- From: Matthew Raymond <mattraymond@earthlink.net>
- Date: Mon, 19 Dec 2005 14:34:41 -0500
- To: Daniel Glazman <daniel.glazman@disruptive-innovations.com>
- CC: www-style@w3.org
Daniel Glazman wrote: > Andrew Fedoniouk wrote: >>Some thoughts about: >>http://www.w3.org/TR/2005/WD-css3-layout-20051215/#tabbed >> >>Seems like CSS indeed is entering "behavioral style" area. >> >>Tabbed panels switch is a typical UI element/component and it appearead >>first >>as far as I remember in IBM's CUA documents. > > Andrew, > > See > > http://daniel.glazman.free.fr/weblog/archived/2003_01_05_glazblogarc.html#87183885 > http://daniel.glazman.free.fr/weblog/targetExample.html#general > and http://www.w3.org/Style/Examples/007/target.html With using :target for tabs, there are several problems: 1) It shifts the current focus of the document.
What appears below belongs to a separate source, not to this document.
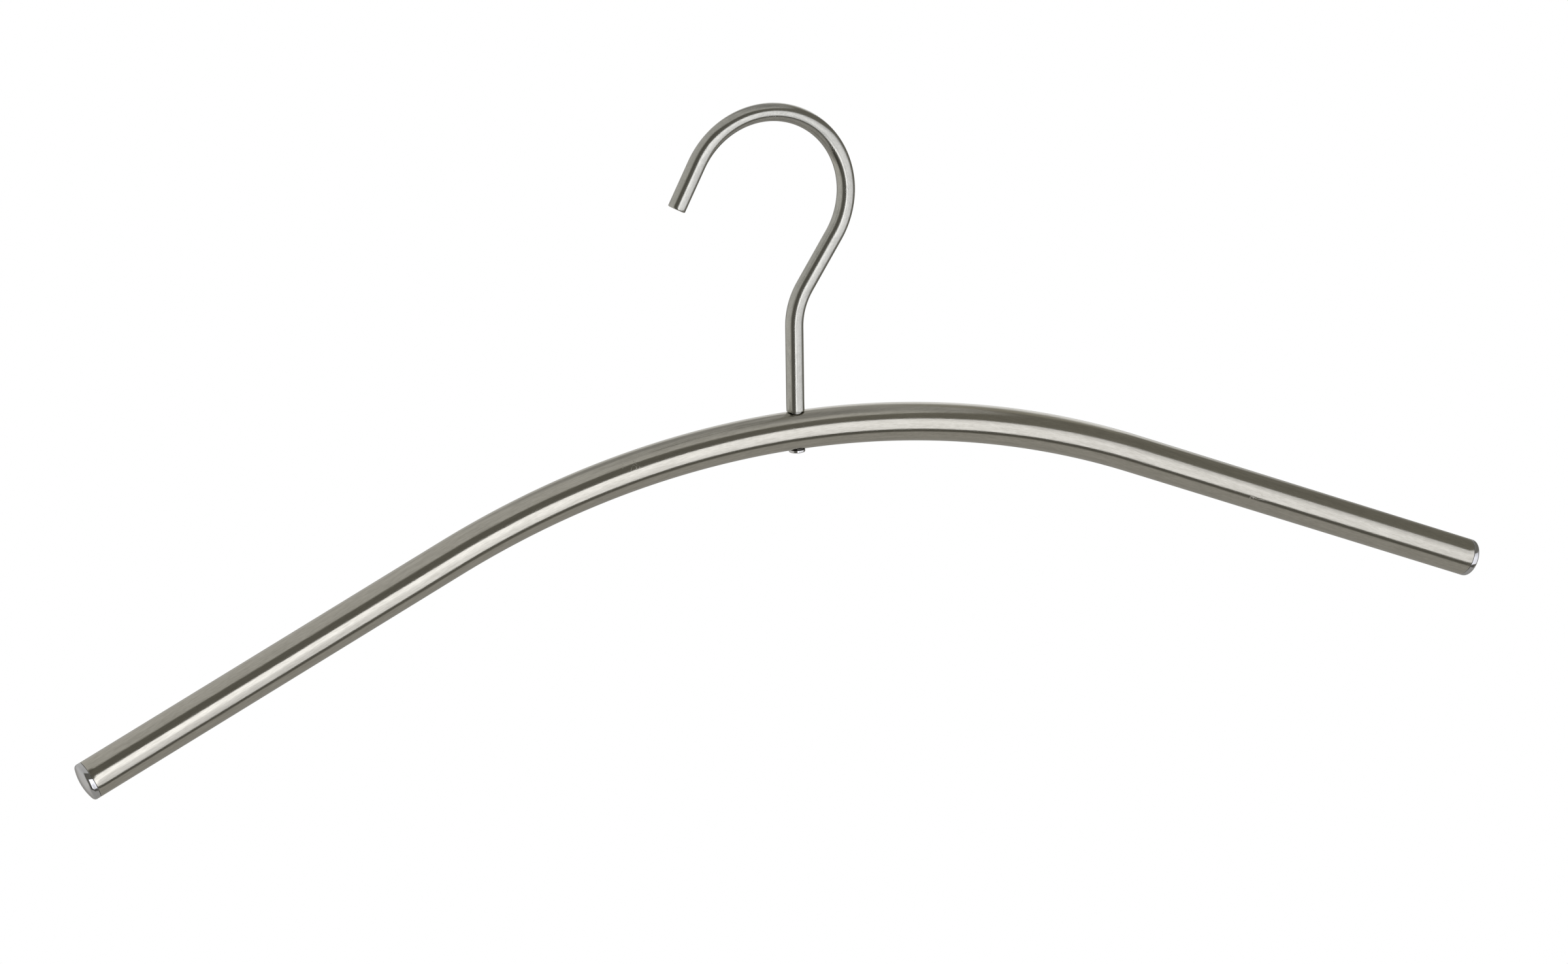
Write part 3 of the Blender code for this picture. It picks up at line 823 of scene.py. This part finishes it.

If I was looking at a section that's at the top of a page and click a tab near the bottom, I believe the behavior in most browsers would be to jump down to display the set of tabs a the top of the page. 2) The page doesn't remember what tab you were on if you click on a hyperlink to another part of the document. 3) It pollutes the URL. 4) It doesn't allow for nesting of tabs inside tabs. 5) It prevents hyperlinks within a tab, since the tab will no longer be the target and promptly hide itself. 6) It doesn't provide for the tab orientation features in the spec. It may also have nasty effects on forms that use tabs, but I'm not sure. My personal feeling is that we need HTML for the activation and display of "cards" in the "stack" ("deck"?), but we need tab orientation support in CSS.